Jerry Jewell first fell behind on his payments in September and then again in October. "I was neglectful," he acknowledged, adding that part of the reason he defaulted was because he was preoccupied with a number of illnesses in his family that came all at once, including the hospitalization of an elderly aunt and medical treatments needed for his mother, father and wife.
He admits that he did not meet a new repayment schedule worked out with the S&L in October under which he was to make up all past-due payments in November. When he then presented a certified check for the total on Dec. 3, the S&L said it was too late.
That day Maryland Federal Vice President David Baker wrote the S&L's attorney that the only way the foreclosure sale would be called off would be if Jewell paid the entire loan balance outstanding plus lawyers' fees and expenses before Dec. 29, the date set for the auction of the Jewells' home.
The reasons for the nonpayment do not appear to have been much of a factor in either the S&L's decision to allow the Jewells to make up the payments in November or in its insistence the next month on foreclosing. There is no record in the Jewells' files of any excuse given for the default, and Baker, the S&L official who processed the repayment schedule, said he does not remember one.
Smith said clearing the September and October debt in November was acceptable but that, when Jewell failed to meet that schedule, the lump-sum payment on Dec. 3 was rejected because Jewell is "not a customer we want to continue with."
Smith also said that Jewell previously had been late on his payments "several" times. The bank's records--reviewed by The Washington Post with Jewell's written permission--show that in the five years the Jewells have had the mortgage they were late 10 times, but never by much more than a few days. They paid late fees of $18.25 for checks received after the 16th of the month, the time at which the S&L considers the monthly payment delinquent.

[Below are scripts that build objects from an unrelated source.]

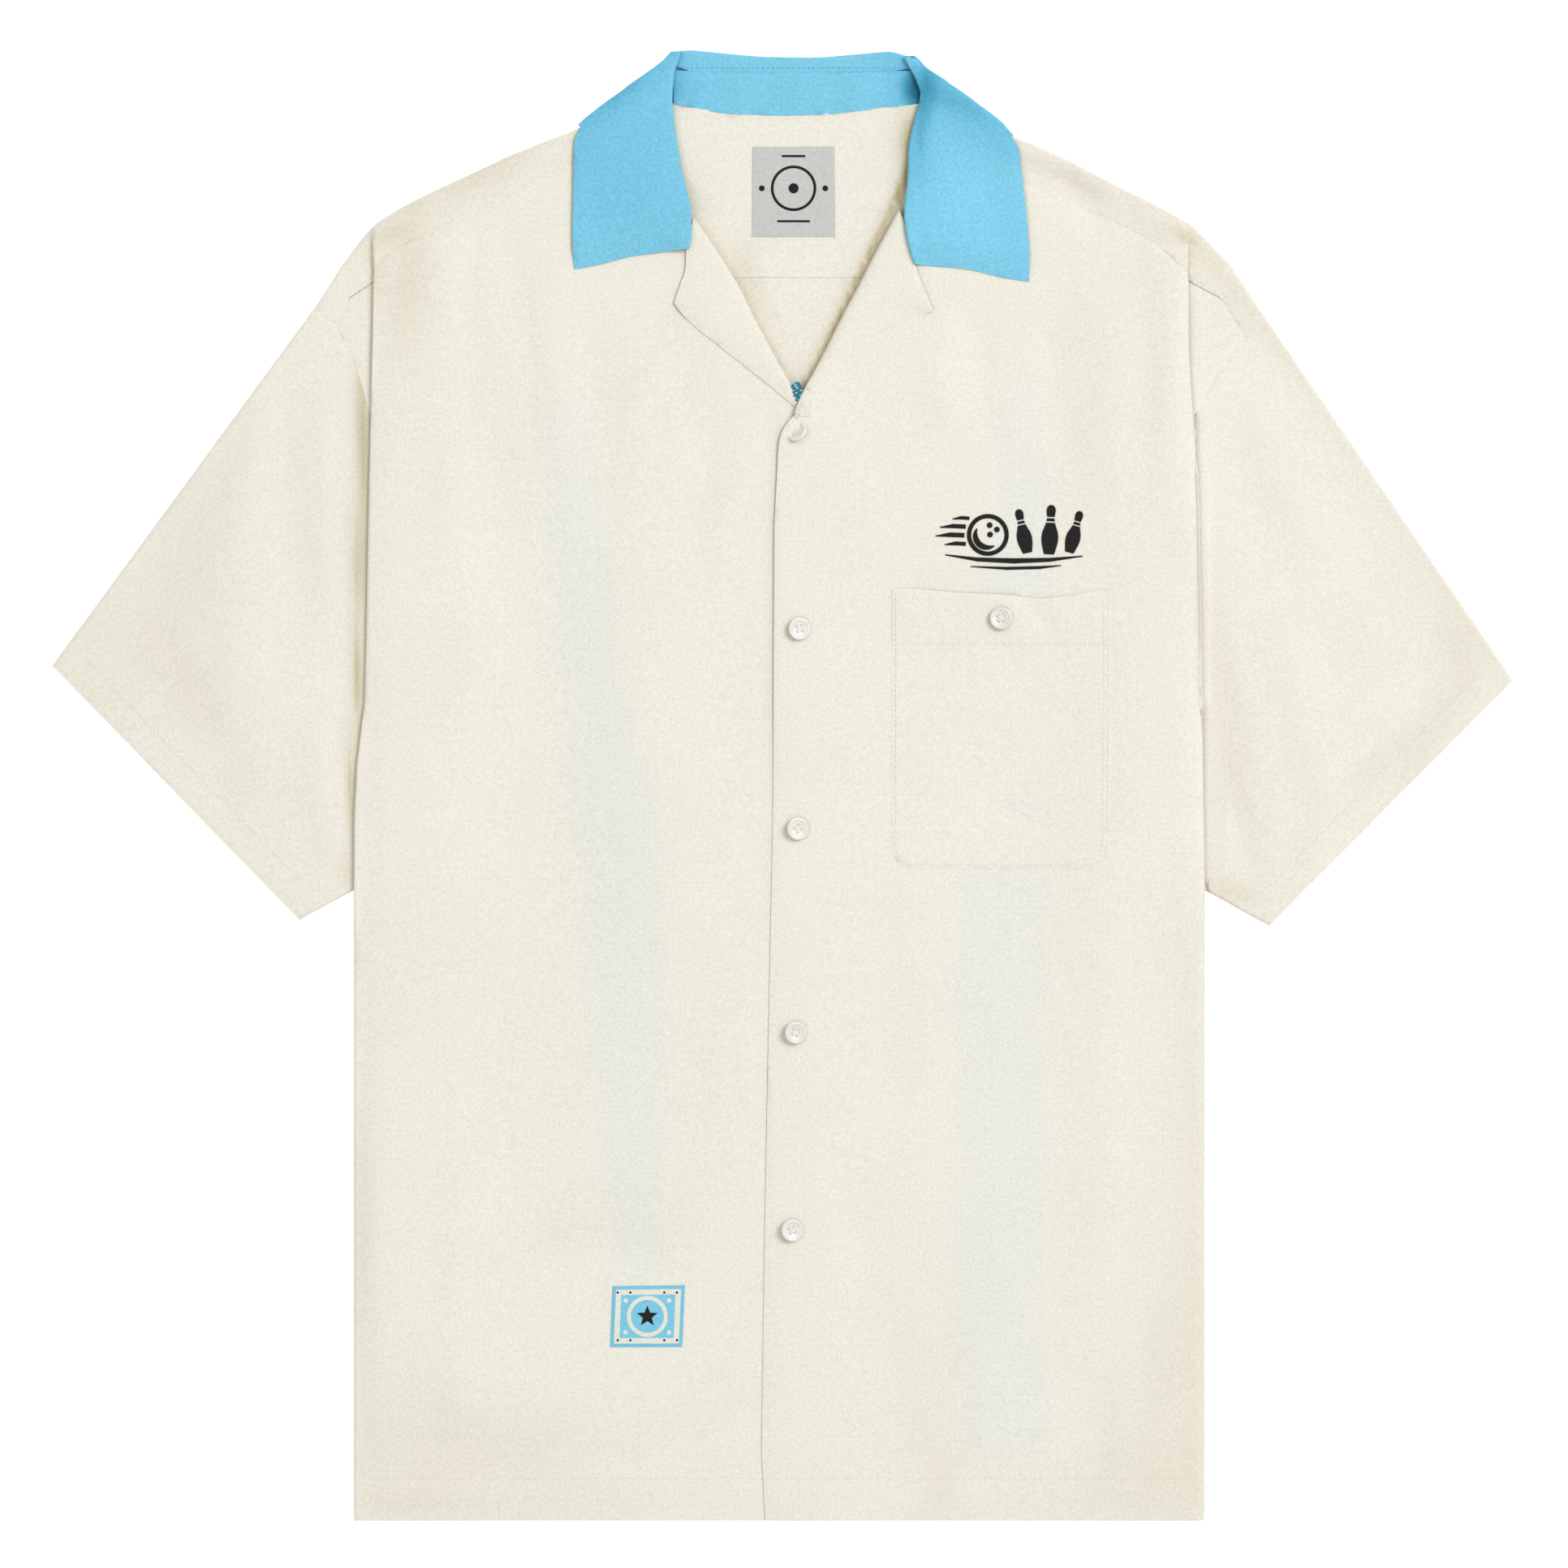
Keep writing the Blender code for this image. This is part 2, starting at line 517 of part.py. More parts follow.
def front_section_point(side, index, y):
    """Point of a front's side tuck: outer fold, strip, inner fold."""
    outward, drop = tuck_section(FRONT_TUCK, y, FOLD_RADIUS)[index]
    start = section_start(side, y, 0.0, FOLD_RADIUS)
    return start + outward, side_rise(side, y) - drop


def front_grid(side):
    """A front: the wall from the placket out, the side fold, the tuck and the armhole edge."""
    lower_seam = LOWER_SEAM[side]
    edge_y = lower_seam[-1][1] - SEAM / 2
    fold_y = front_seam_point(side, 1.0)[1]
    grid = []
    for row in body_shares(FRONT_LEVELS, edge_y):
        line = []
        for share in MAIN_SHARES[side]:
            y = lerp(HEM_Y, front_seam_point(side, share)[1] - SEAM / 2, row)
            distance = lerp(front_inner_edge(side, y), section_start(side, y, 0.0, FOLD_RADIUS), share)
            line.append((side * distance, y, front_z(side, side * distance, y)))
        for index in range(SECTION_POINTS):
            seam_y = lerp(fold_y, lower_seam[0][1], index / (SECTION_POINTS - 1))
            y = lerp(HEM_Y, seam_y - SEAM / 2, row)
            distance, z = front_section_point(side, index, y)
            line.append((side * distance, y, z))
        for step in range(1, STUB_STEPS + 1):
            share = step / STUB_STEPS
            seam_x = lerp(lower_seam[0][0], lower_seam[-1][0], share)
            y = lerp(HEM_Y, interpolate(lower_seam, seam_x) - SEAM / 2, row)
            start, _ = front_section_point(side, SECTION_POINTS - 1, y)
            distance = lerp(start, max(armhole_x(side, y) - SEAM / 2, start + MIN_STUB), share)
            sag = 0.0 if step == STUB_STEPS else STUB_SAG
            line.append((side * distance, y, sleeve_upper_z(side, side * distance, y) - sag))
        grid.append(line)
    return np.array(grid)


def tuck_cells(grid, levels, hooks):
    """Cells of a body panel: below the underarm the tuck ends at its inner edge."""
    cells = np.ones((grid.shape[0] - 1, grid.shape[1] - 1), dtype=bool)
    for hook in hooks:
        cells[:levels.index(UNDERARM_Y), hook] = False
    return cells


HOOK_COLUMNS = INNER_STEPS + STUB_STEPS


def build_front(side, name):
    grid = front_grid(side)
    return add_wall(name, grid, IVORY, tuck_cells(grid, FRONT_LEVELS, [slice(-HOOK_COLUMNS, None)]))


# ---------------------------------------------------------------- back
def back_seam_y(x):
    return interpolate(BACK_SEAM, abs(x))


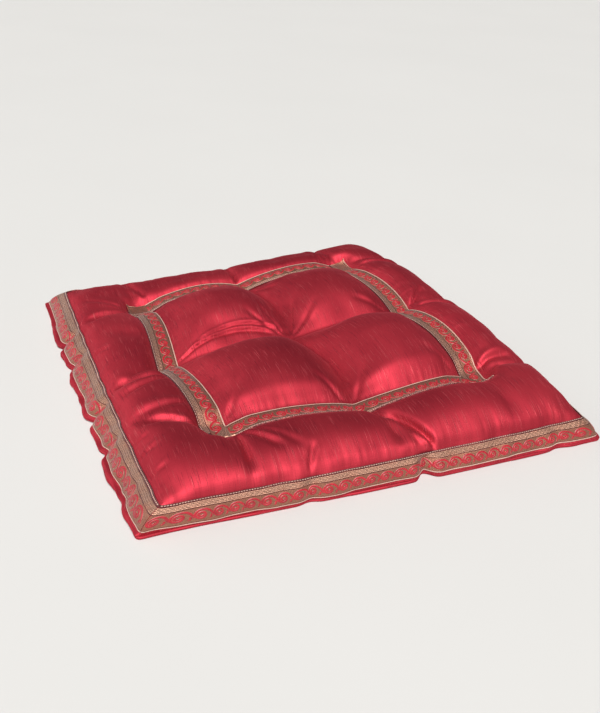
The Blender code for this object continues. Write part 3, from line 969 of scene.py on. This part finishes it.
def finish_silk(mesh):
    """Sets the folds and puckers into the silk and stores its flat cloth coordinates."""
    close_underside(mesh)
    a, b, k = sheet_places(mesh)
    x, y = a * HALF_PANEL, b * HALF_PANEL
    height = np.zeros_like(a)
    for fold in FOLDS:
        height += fold_height_at(x, y, fold)
    out = np.maximum(np.abs(a), np.abs(b))
    ribbon = np.abs(out - TUFT_PLACE) < RIBBON_HALF + CLOSE
    free = np.where(ribbon, 0.0, np.clip((1.0 - out) * HALF_PANEL / SEAM_REST, 0.0, 1.0))
    height = height * free + puckers(a, b)
    row = np.interp(k, np.arange(len(ROWS)), ROWS)
    height[k > 0] = 0.0
    height += wall_waves(a, b, row) * (k <= len(ROWS) - 1)
    set_positions(mesh, positions(mesh) + normals(mesh) * height[:, None])
    drop = np.where(k > 0, (1.0 - row) * WALL_DROP, 0.0)
    flat = np.stack([x + np.sign(a) * drop * (np.abs(a) > 1.0 - SEAM_CLOSE),
                     y + np.sign(b) * drop * (np.abs(b) > 1.0 - SEAM_CLOSE)], axis=1)
    under = k > len(ROWS) - 1
    flat[under] = positions(mesh)[under, :2]
    add_uv(mesh, "cloth", flat)


# Reading the finished silk, so that the trim lies on it

class Skin:
    """The finished silk as two grids, the top panel and the walls, to read places and normals."""

    def __init__(self, mesh):
        places = np.rint(stored_places(mesh) * STEP).astype(int)
        size = CELLS * STEP + 1
        seam_first = [(i * STEP, j * STEP) for i, j in outline()]
        order = {}
        for number, (start, end) in enumerate(zip(seam_first, seam_first[1:] + seam_first[:1])):
            for part in range(STEP):
                i = start[0] + (end[0] - start[0]) * part // STEP
                j = start[1] + (end[1] - start[1]) * part // STEP
                order[i, j] = number * STEP + part
        self.top = np.zeros((size, size, 6))
        self.wall = np.zeros((len(order) + 1, (len(ROWS) - 1) * STEP + 1, 6))
        for (i, j, k), point, normal in zip(places, positions(mesh), normals(mesh)):
            value = (*point, *normal)
            if k == 0:
                self.top[i, j] = value
            if k < self.wall.shape[1] and (i, j) in order:
                self.wall[order[i, j], k] = value
        self.wall[-1] = self.wall[0]

    def read(self, grid, x, y):
        """Place and normal at grid coordinates, passing evenly between the grid's points."""
        x = np.clip(x, 0.0, grid.shape[0] - 1.0)
        y = np.clip(y, 0.0, grid.shape[1] - 1.0)
        left = np.minimum(x.astype(int), grid.shape[0] - 2)
        low = np.minimum(y.astype(int), grid.shape[1] - 2)
        s, t = (x - left)[..., None], (y - low)[..., None]
        value = ((grid[left, low] * (1 - s) + grid[left + 1, low] * s) * (1 - t)
                 + (grid[left, low + 1] * (1 - s) + grid[left + 1, low + 1] * s) * t)
        normal = value[..., 3:] / np.linalg.norm(value[..., 3:], axis=-1, keepdims=True)
        return value[..., :3], normal

    def on_top(self, a, b):
        fine = np.arange(CELLS + 1) * STEP
        return self.read(self.top, np.interp(a, LINES, fine), np.interp(b, LINES, fine))

    def on_wall(self, side_name, along, row):
        """A place on a side's wall: along is -1 to 1 clockwise seen from above, row as in the
        wall table."""
        turn = list(TURNS).index(side_name)
        fine = np.arange(CELLS + 1) * STEP
        run = np.interp(-along, LINES, fine) + turn * CELLS * STEP
        falling = np.array(ROWS[::-1])
        rank = np.arange(len(ROWS))[::-1] * STEP
        return self.read(self.wall, run, np.interp(row, falling, rank))


# Each side's ribbon directions on the sheet: which way it runs and which way is inward
TURNS = {
    # side: ((along a, along b), (inward a, inward b))
    "front": ((1, 0), (0, 1)),
    "right": ((0, 1), (-1, 0)),
    "back": ((-1, 0), (0, -1)),
    "left": ((0, -1), (1, 0)),
}
RIBS_INSIDE = ("right", "back")     # frame ribbons whose ribbed edge is their inner one
RUN_CELLS = 190
ACROSS_CELLS = 14
RIBS_ZONE = (0.0020, 0.0040)        # where the ribs start across the ribbon, and how wide they are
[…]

"I'm human and have been late several times, but I don't have a bad account at all," Jewell argues. "I really paid my bills like John Q. Public. I was late sometimes but always paid."
He believes his 8 3/4 percent interest rate has more to do with the foreclosure proceedings than the late payments, and said that at one point one of the S&L's officers even told him that was the reason. The officer, Vice President Robert Halleck, denies he ever said that. "I merely told him he had a low-rate loan. I suggested that he refinance it with another lender but that it would cost him a lot at today's rates."
Jewell points out that the S&L could make an additional $40,000 profit over the life of a mortgage if it takes the $45,000 from the foreclosure and loans it out at 16 percent instead of the current rate of 8 3/4 percent. It could make a real difference on profits, he said, if the lender forecloses on enough of its low-interest loans, he added.
Smith counters that none of the S&L's low-interest mortgages can be foreclosed until the borrower defaults.
"We also have 4s and 5s and 6s and 7s, and we can't do anything about them. If we could foreclose on a mortgage to move the rates, it would be quite interesting. . . . If we could, the S&L industry wouldn't be in the condition it's in today," Smith said.
For his part, Jewell has hired a lawyer to file for an injunction against the foreclosure auction on his home and says he has spent $1,000 in legal costs so far. He has contacted various members of the media, and his friends and neighbors have started calling the S&L to protest. Smith reports that one woman said she planned to picket the S&L but that as of Tuesday she hadn't shown up yet.